US-VISIT also provides immigration and law enforcement decision-makers with critical information when and where they need it.

But perhaps the best way to evaluate the success of US-VISIT is to look at what we have achieved against our four goals: to enhance the security of our citizens and visitors; to facilitate legitimate travel and trade; to ensure the integrity of our immigration system; and to protect the privacy of our visitors.

In terms of enhancing security, since January 2004, we have processed more than 76 million visitors, and in that time have intercepted approximately 1,800 immigration violators and people with criminal histories — based on biometrics alone.

US-VISIT also provides the infrastructure for the State Department's BioVisa program, which consular officials use when they process a person applying for a visa to the United States.

Biometrics are also depriving potential terrorists of one of their most powerful tools: the ability to use fraudulent or stolen identification documents to enter the country. This means that biometrics also protect travelers by making it virtually impossible for anyone else to claim their identities should their travel documents be lost or stolen.

US-VISIT also tracks and records changes in immigration status and matches entry and exit records to determine overstays. ICE officials have made more than 290 arrests based on US-VISIT overstay information. US-VISIT uses and maintains the Arrival and Departure Information System — ADIS, which has grown to be the definitive immigration status system that provides overstay information for subsequent action.

Regarding our second goal, facilitating legitimate travel and trade, US-VISIT's biometrics-based capabilities, while enhancing security, have not increased wait times at our ports of entry.

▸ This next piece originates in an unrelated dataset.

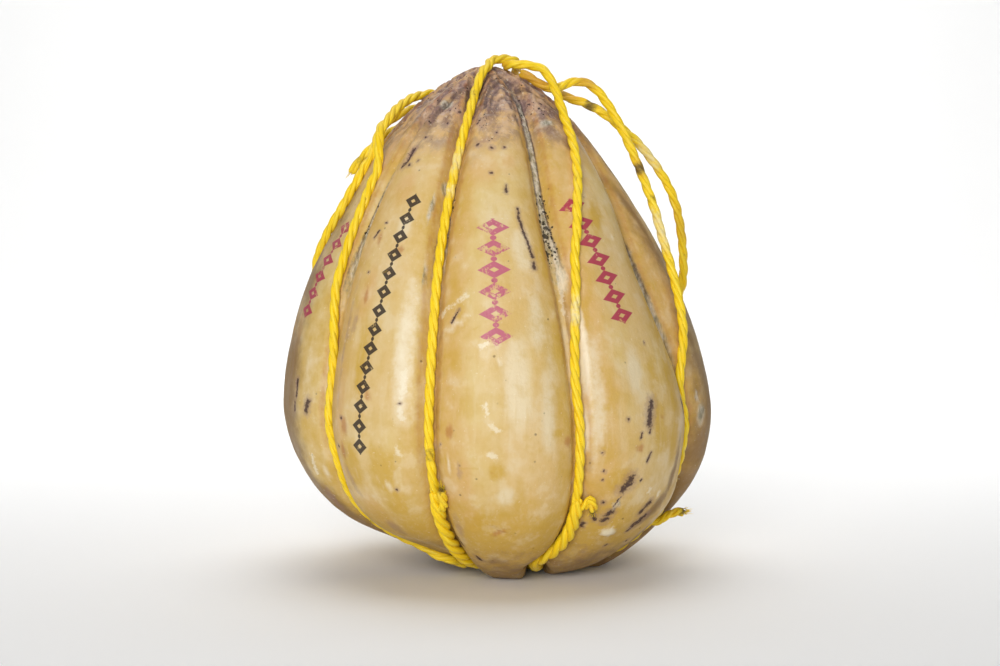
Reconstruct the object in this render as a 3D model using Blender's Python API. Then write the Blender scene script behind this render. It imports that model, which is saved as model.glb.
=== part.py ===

US-VISIT has also strengthened the integrity of our immigration system, our third goal. We continue to work with the FBI to achieve interoperability between their fingerprint database and DHS'. We are piloting a program that will provide federal, state and local law enforcement officers biometrics-based access to criminal and immigration information.

We are also moving from the collection of a 2-fingerprint to a 10-fingerprint standard. This will help us collect more accurate and actionable information on those attempting to enter our country.

We also recognize that keeping “bad people” out is not enough; we must ensure that those few people who remain in the country as a threat to our nation's security do not go undetected. This brings me to perhaps our greatest challenge — the development of biometric exit procedures that address our goals of security and facilitation of travel and trade at three very different environments: air, sea and land. Over the past 2 years, we have been evaluating new and evolving technologies that allow us to definitively know when a traveler has left the country.

Through pilot programs at 14 air and seaports, we have learned that the technology to record a traveler's departure works, but that to be most effective, it must be integrated into the existing travel process. We have already reached out to the travel industry to identify the best way to integrate exit procedures into the traveler's current airport experience.

The land border poses its own unique challenges. Assistant Secretary Barth adequately explained these challenges. But you should know that we have been pursing possible solutions there as well.

US-VISIT recently completed a test of Radio Frequency Identification or RFID technology at five land ports of entry, proving that vicinity-read RFID technology is a viable solution to meeting the multiple challenges of the land border environment. But as cited in the recent GAO report and our own findings, more work needs to be done.

Finally, we are achieving our mission without compromising our 4th goal of protecting the personal privacy of our visitors. Privacy is part of everything we do, and is essential to our mission.

But US-VISIT's job is not done. Challenges remain, especially regarding a solution to exit procedures. We've proven the skeptics wrong in the past, and we believe we can do it again going forward. Thank you again for your support and for the opportunity to testify here today.